Bonds: Total Market
Many are worried the bond market turmoil will grow worse. Bonds sold off fiercely last week, and the US jobs report, while not as great as expected, still reinforced the fact that rates are headed higher as the economy strengthens. However, many economists and analysts think the rise in yields will abate or even reverse in the coming weeks. Yields are at 3.23% on the ten-year Treasury now, but the average forecast of 58 economists surveyed says they will end the year at 3.08%. Even the worst bond market bears, like Goldman Sachs, think yields will only rise gradually to finish the year at 3.4%.
FINSUM: Our personal view is that yields had their big move upward and will probably now trade in a band at least until the next Fed meeting.
The whole market is generally afraid of rising rates. Both in 2015 and 2018, there were significant mini-meltdowns about the prospect of aggressive rate rises. One of the aspects that most worries investors is that higher rates will drive participants out of stocks and into higher-yielding bonds. However, while true in some respects, that narrative is far too simple. Higher rates are a symptom of a healthy and growing economy, which means the business fundamentals driving stocks are getting better, a factor which is likely far more important than incremental changes in rates.
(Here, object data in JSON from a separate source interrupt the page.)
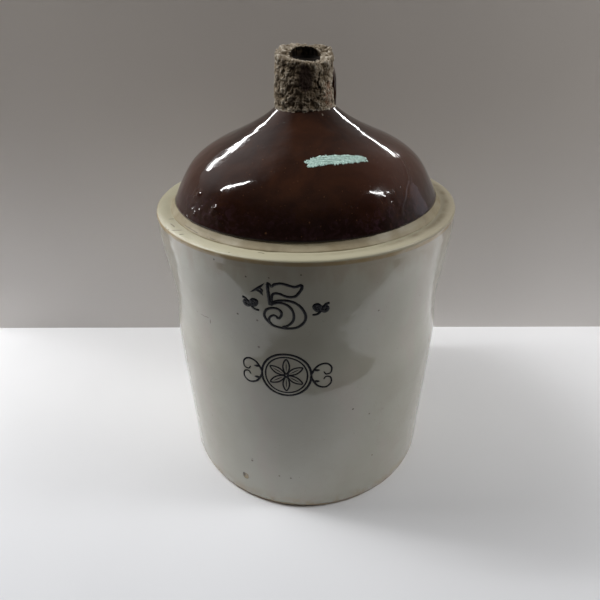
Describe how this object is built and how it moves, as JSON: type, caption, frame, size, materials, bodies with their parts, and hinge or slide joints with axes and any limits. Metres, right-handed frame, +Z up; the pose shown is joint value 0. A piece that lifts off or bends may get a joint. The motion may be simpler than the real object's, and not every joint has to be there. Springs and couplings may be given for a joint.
{
  "type": "stoneware shoulder jug",
  "caption": "Straight-sided stoneware jug with a recessed domed top, short crusted neck, strap handle and stamped front marks.",
  "frame": {"origin": "centre of the foot, on the surface that the jug stands on", "axes": "+Z up along the jug's axis, -Y towards the front marks, +Y towards the strap handle, +X to the right when facing the marks"},
  "size_m": [0.3029, 0.303, 0.4518],
  "materials": {
    "stoneware_clay": "bare fired stoneware, fine grog, matt",
    "bare_foot_clay": "smoothed luting clay under a thin wash of glaze, satin",
    "cream_glaze": "glossy cream-white glaze with pinholes, faint crackle and iron specks",
    "brown_glaze": "deep glossy brown slip glaze with runs and small blisters",
    "lining_glaze": "thin brown slip lining, satin",
    "mineral_crust": "rough grey-tan mineral crust, pitted, matt",
    "mint_paint": "thin dried paint, ragged edge, matt",
    "stamp_ink": "blue-black stamped ink fired under a clear gloss"
  },
  "bodies": {
    "root": {"crock_body": "stoneware_clay", "dome_top": "stoneware_clay", "neck": "stoneware_clay", "strap_handle": "stoneware_clay", "luting_coil": "bare_foot_clay", "body_glaze": "cream_glaze", "dome_glaze": "brown_glaze", "lining_glaze": "lining_glaze", "spout_crust": "mineral_crust", "paint_streak": "mint_paint", "capacity_mark": "stamp_ink", "left_floret": "stamp_ink", "right_floret": "stamp_ink", "front_rosette": "stamp_ink"}
  },
  "joints": []
}
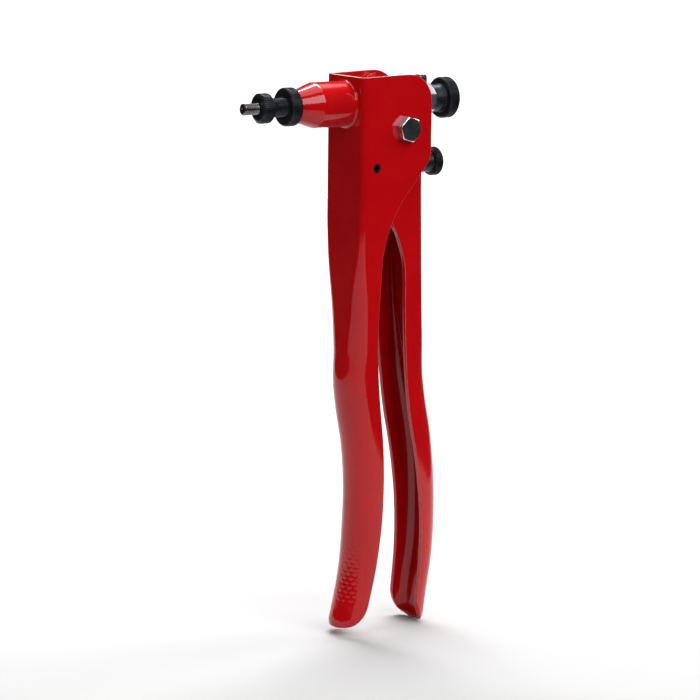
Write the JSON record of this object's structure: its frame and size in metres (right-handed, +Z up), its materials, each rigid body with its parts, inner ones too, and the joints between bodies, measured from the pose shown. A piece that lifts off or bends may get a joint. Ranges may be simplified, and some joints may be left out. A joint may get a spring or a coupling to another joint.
{
  "type": "hand riveter",
  "caption": "Two-handled hand riveter for threaded rivets: squeezing the handles draws a threaded mandrel back through a knurled nosepiece.",
  "frame": {"origin": "on the nose axis, in the plane of the nosepiece's front face where the rivet flange seats", "axes": "+X along the nose axis from the nosepiece to the rear knob, +Z up away from the handles, the bolt head at -Y"},
  "size_m": [0.1332, 0.048, 0.3044],
  "materials": {
    "red_enamel": "gloss enamel",
    "black_oxide": "satin black oxide",
    "zinc_plate": "bluish zinc plate",
    "bright_steel": "turned steel",
    "mandrel_steel": "hardened dark steel",
    "bronze": "sintered bronze",
    "nylon": "nylon"
  },
  "bodies": {
    "frame": {"fixed_handle": "red_enamel", "nose_tube": "red_enamel", "guide_bush": "bronze", "pivot_bolt": "zinc_plate", "pivot_washer": "zinc_plate", "pivot_nut": "zinc_plate", "nut_insert": "nylon", "pivot_sleeve": "bright_steel", "stop_pin": "black_oxide"},
    "nosepiece": {"nosepiece": "black_oxide"},
    "lock_ring": {"lock_ring": "black_oxide"},
    "moving_handle": {"moving_handle": "red_enamel", "pivot_bushes": "bronze", "adjuster_nut": "black_oxide"},
    "stroke_screw": {"stroke_screw": "black_oxide"},
    "stroke_knob": {"stroke_knob": "black_oxide"},
    "traction": {"return_plate": "zinc_plate", "spacer_sleeve": "bright_steel", "thrust_plate": "zinc_plate", "thrust_washer": "zinc_plate"},
    "spindle": {"spindle": "bright_steel", "mandrel": "mandrel_steel", "mandrel_coupling": "bright_steel", "retaining_ring": "black_oxide", "hex_nut": "zinc_plate", "spindle_knob": "black_oxide"}
  },
  "joints": [
    {"name": "handle_pivot", "type": "hinge", "parent": "frame", "child": "moving_handle", "pos_m": [0.083, 0, -0.0132], "axis": [0, -1, 0], "range_deg": [-6, 22]},
    {"name": "traction_slide", "type": "slide", "parent": "frame", "child": "traction", "axis": [1, 0, 0], "range_m": [-0.0053, 0.0015]},
    {"name": "spindle_turn", "type": "hinge", "parent": "traction", "child": "spindle", "pos_m": [0.0995, 0, 0], "axis": [1, 0, 0], "continuous": true},
    {"name": "nosepiece_turn", "type": "hinge", "parent": "frame", "child": "nosepiece", "pos_m": [0.01, 0, 0], "axis": [1, 0, 0], "continuous": true},
    {"name": "lock_ring_turn", "type": "hinge", "parent": "frame", "child": "lock_ring", "pos_m": [0.019, 0, 0], "axis": [1, 0, 0], "continuous": true},
    {"name": "stroke_slide", "type": "slide", "parent": "moving_handle", "child": "stroke_screw", "axis": [1, 0, 0], "range_m": [-0.0011, 0.0051]},
    {"name": "stroke_turn", "type": "hinge", "parent": "stroke_screw", "child": "stroke_knob", "pos_m": [0.11, 0, -0.0339], "axis": [1, 0, 0], "range_deg": [-360, 1800]}
  ],
  "couplings": [
    {"joint": "traction_slide", "follows": "handle_pivot", "m_per_rad": -0.013204},
    {"joint": "stroke_slide", "follows": "stroke_turn", "m_per_rad": 0.00015915}
  ]
}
FINSUM: We think there is some wisdom in these words, especially as they perfectly encapsulate what has happened with the market this year.
There has been a lot of focus in the media lately about rising rates and what they will mean for investor portfolios. The ten-year yield is now well over 3% again, and the Fed looks likely to hike twice more before the end of the year. If your fixed income exposure (and equity exposure) isn’t carefully hedge, it could spell losses. Accordingly, here are three ETFs to help offset rate risk: the SPDR Blmbg Barclays Inv Grd Flt Rt ETF (FLRN), the iShares Floating Rate Bond ETF (FLOT), and the ProShares High Yield—Interest Rate Hdgd (HYHG). The first two rely on floating rate bonds of short maturities, while the ProShares fund goes long corporate bonds and short Treasuries.
FINSUM: The performance of these kind of hedged ETFs has been good since rates started rising a couple years ago. They seem to have an important role to play in portfolios right now.
Rising rates are definitively upon us. The Fed is poised to hike very soon and is likely to do so again before the end of the year. Some popular sectors, especially those with good dividends—REITs, utilities, telecoms—can suffer badly in rising rate periods. Luckily there are several ETFs that can help advisors hedge their exposure. The most common rate hedged ETFs are bond-based and use a strategy of buying higher-yielding corporate bonds and hedging their rate risk by short-selling Treasuries. The strategy seems to work well. For instance, the iShares Interest Rate Hedged Corporate Bond ETF (LQDH) gained about 11% between the 10-year Treasury’s low in July 2016 to now, while its unhedged cousin, the iShares iBoxx $ Investment Grade Corporate Bond ETF (LQD) lost 0.45%.
FINSUM: That is quite a margin between the two funds, which is a testament to how well the strategy performs in rising rate periods. There are several similar funds out there, and they seem like a good idea right now.
There has been a lot of doom and gloom about the risks of an inverted yield curve lately. An inverted curve is often seen as the best and most reliable indicator of recession, as it has accurately preceded the last several US recessions. Some are saying this time may be different as market conditions and central bank created stimulus have warped markets. Well, despite the fact that many hate the “this time will be different” mantra, it may actually be true in this case. In particular, the inverted yield curve has only been reliable in the US, whereas in Japan and the UK it is not a good indicator. This means the indicator is by no means universal, and gives weight to the idea that an inversion does not necessarily mean a recession is coming.
FINSUM: The Japanese example is particularly interesting to us as the BOJ has long had extraordinarily accommodative monetary policy. In that sense it may be the best case study for how an inversion could play out this time.
Rates look to be rising quickly. The economy is red hot and the Fed is hawkish, meaning two more rate hikes this year look very likely. With that in mind, investors need to protect themselves from rate risk. That means a lot of sources of income, like dividends stocks and bonds, could become sources of losses. However, fortunately there are numerous ETFs that can help investors earn income while protecting against losses. One such is Pimco’s 0-5 Year High Yield Corporate Bond (HYS). The ETF has a yield approaching 5% and has a duration of just over 2 years, putting it in the low duration category (meaning it has low rate risk).
FINSUM: This seems like a good option if you want to earn high rate-protected income. Given the current rate environment, funds like these should probably be a fixture of most portfolios.